As we dropped back into the trees, we came to a shortcut opportunity. The trail cut off some sizable switchbacks. We decided to take it (it was a posted short cut after all). The trail was steep and would be manageable for someone with a lighter pack on, but it wasn’t worth it with our heavy backpacking packs.
We finally came to a creek. It was at this point that we realized we were probably going to have to hike up to get back to the road. There was a sizable hill in front of us and we could hear the road on top of it. This was not a happy time for the newlyweds.
We started to trudge out, noting that we had passed the 3.1 mile mark with plenty of uphill left in front of us. We were trying to keep our spirits high, but it was getting late in the day and I was dreading the road hike back to the car.
I was also increasingly paranoid for bears. We were in dense forest that had a very narrow trail through it. We were tired and I didn’t want to get caught off guard. Christine and I made a point to keep talking and be loud. It kept our mind off the hike as well.
We finally came out on the trailhead over 4 miles from the trail junction. My shoes had struggled to dry (don’t buy Patagonia shoes!) and I immediately set to taking them off. I changed my pants as well as I figured most people don’t want to pick up a mud-caked hitchhiker. Christine dropped her pack and immediately set out to hitch a ride.
Amazingly enough, I hadn’t even finished changing and she had already gotten us a ride. It took all of 4 cars going by and an older honey bee farmer on his way from Anchorage to Fairbanks picked us up.
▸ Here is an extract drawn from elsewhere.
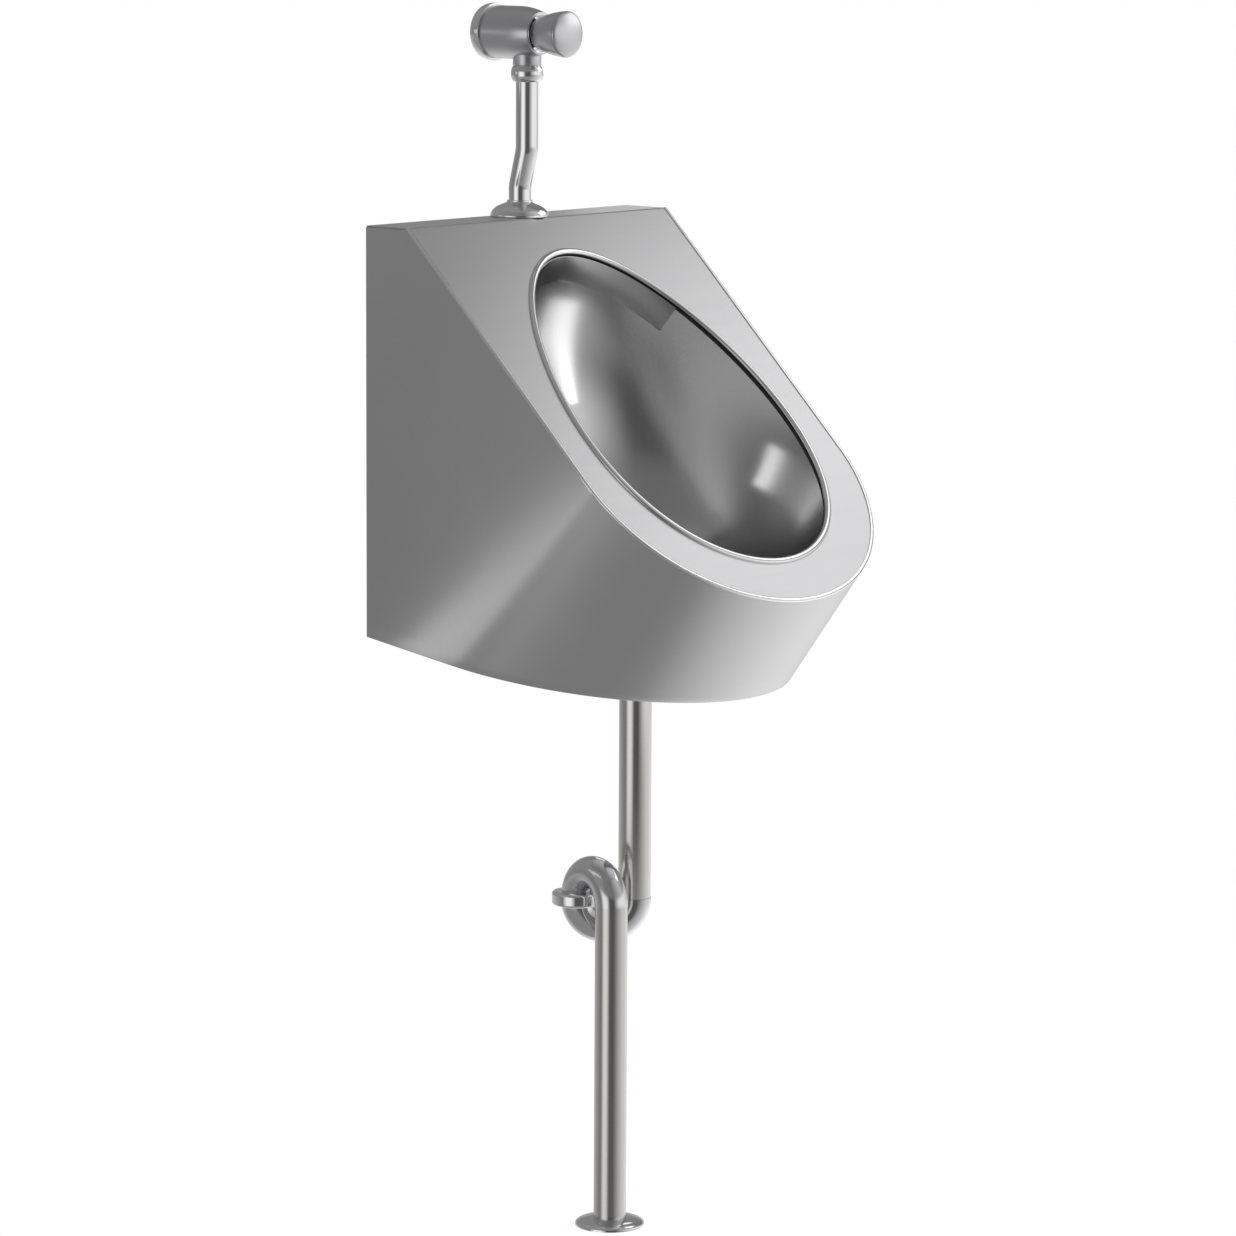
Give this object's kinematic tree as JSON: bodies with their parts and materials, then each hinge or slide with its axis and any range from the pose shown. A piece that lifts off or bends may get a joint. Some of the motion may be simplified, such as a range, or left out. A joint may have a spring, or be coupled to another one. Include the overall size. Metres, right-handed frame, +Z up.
{
  "type": "wall-hung urinal",
  "caption": "Wall-hung stainless steel urinal with a sloping face and oval bowl, a push valve with its flush tube above, and a waste trap with a floor pipe below.",
  "frame": {"origin": "middle of the wall hanger's four bolt holes, on the wall's surface", "axes": "+X along the wall, to the right of a person facing the urinal; +Y into the wall; +Z up"},
  "size_m": [0.39, 0.4278, 1.2135],
  "materials": {
    "satin_steel": "satin brushed",
    "polished_steel": "polished",
    "plain_steel": "plain mill",
    "bright_chrome": "polished",
    "plain_brass": "machined",
    "black_rubber": "matt"
  },
  "bodies": {
    "urinal": {"outer_shell": "satin_steel", "face_panel": "satin_steel", "face_hem": "polished_steel", "back_plate": "satin_steel", "bottom_pan": "satin_steel", "bowl": "satin_steel", "mouth_bead": "polished_steel", "spreader": "satin_steel", "feed_elbow": "satin_steel", "wall_hanger": "plain_steel", "wall_buffers": "black_rubber", "inlet_spud": "bright_chrome", "spud_gasket": "black_rubber", "spud_locknut": "plain_brass", "flush_tube": "bright_chrome", "coupling_washer": "black_rubber", "wall_flange": "bright_chrome", "inlet_nipple": "plain_brass", "valve_body": "bright_chrome", "valve_seat": "plain_brass", "spindle_seal": "black_rubber", "bonnet": "bright_chrome", "button_spring": "plain_steel", "waste_outlet": "polished_steel", "waste_gasket": "black_rubber", "waste_locknut": "plain_brass", "tail_washer": "black_rubber", "tailpipe": "bright_chrome", "lower_bend": "bright_chrome", "union_washer": "black_rubber", "upper_bend": "bright_chrome", "standpipe": "bright_chrome"},
    "push_button": {"push_button": "bright_chrome", "button_cap": "bright_chrome", "spindle": "plain_brass", "seal_disc": "black_rubber"},
    "strainer": {"strainer": "polished_steel", "strainer_screw": "polished_steel"},
    "top_rosette": {"top_rosette": "bright_chrome"},
    "floor_flange": {"floor_flange": "bright_chrome"},
    "union_nut": {"union_nut": "bright_chrome"},
    "coupling_nut": {"coupling_nut": "bright_chrome"},
    "tail_nut": {"tail_nut": "bright_chrome"}
  },
  "joints": [
    {"name": "button_press", "type": "slide", "parent": "urinal", "child": "push_button", "axis": [0, 1, 0], "range_m": [0, 0.006], "stiffness_N_per_m": 1500, "springref_m": -0.008, "deforming": ["button_spring"]},
    {"name": "strainer_lift", "type": "slide", "parent": "urinal", "child": "strainer", "axis": [0, 0, 1], "range_m": [0, 0.03]},
    {"name": "rosette_slide", "type": "slide", "parent": "urinal", "child": "top_rosette", "axis": [0, 0, 1], "range_m": [0, 0.008]},
    {"name": "coupling_turn", "type": "hinge", "parent": "urinal", "child": "coupling_nut", "pos_m": [0, -0.053, 0.22], "axis": [0, 0, 1], "continuous": true},
    {"name": "tail_nut_turn", "type": "hinge", "parent": "urinal", "child": "tail_nut", "pos_m": [0, -0.196, -0.32], "axis": [0, 0, 1], "continuous": true},
    {"name": "union_nut_turn", "type": "hinge", "parent": "urinal", "child": "union_nut", "pos_m": [-0.04264, -0.15893, -0.582], "axis": [0, 0, 1], "continuous": true},
    {"name": "floor_flange_slide", "type": "slide", "parent": "urinal", "child": "floor_flange", "axis": [0, 0, 1], "range_m": [0, 0.25]}
  ]
}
We excitedly hopped in and found our way back to the car. Major thanks to him as he saved us 3 more hours of work and was very generous in giving us water and some food.
18.5 miles of backpacking in 24 hours and 6 miles of a hitch-hiked ride later, we were back at our car. Sad to have had our backpacking plans foiled, but at the same time, so glad to be heading somewhere dry. It was our honeymoon and my birthday after all!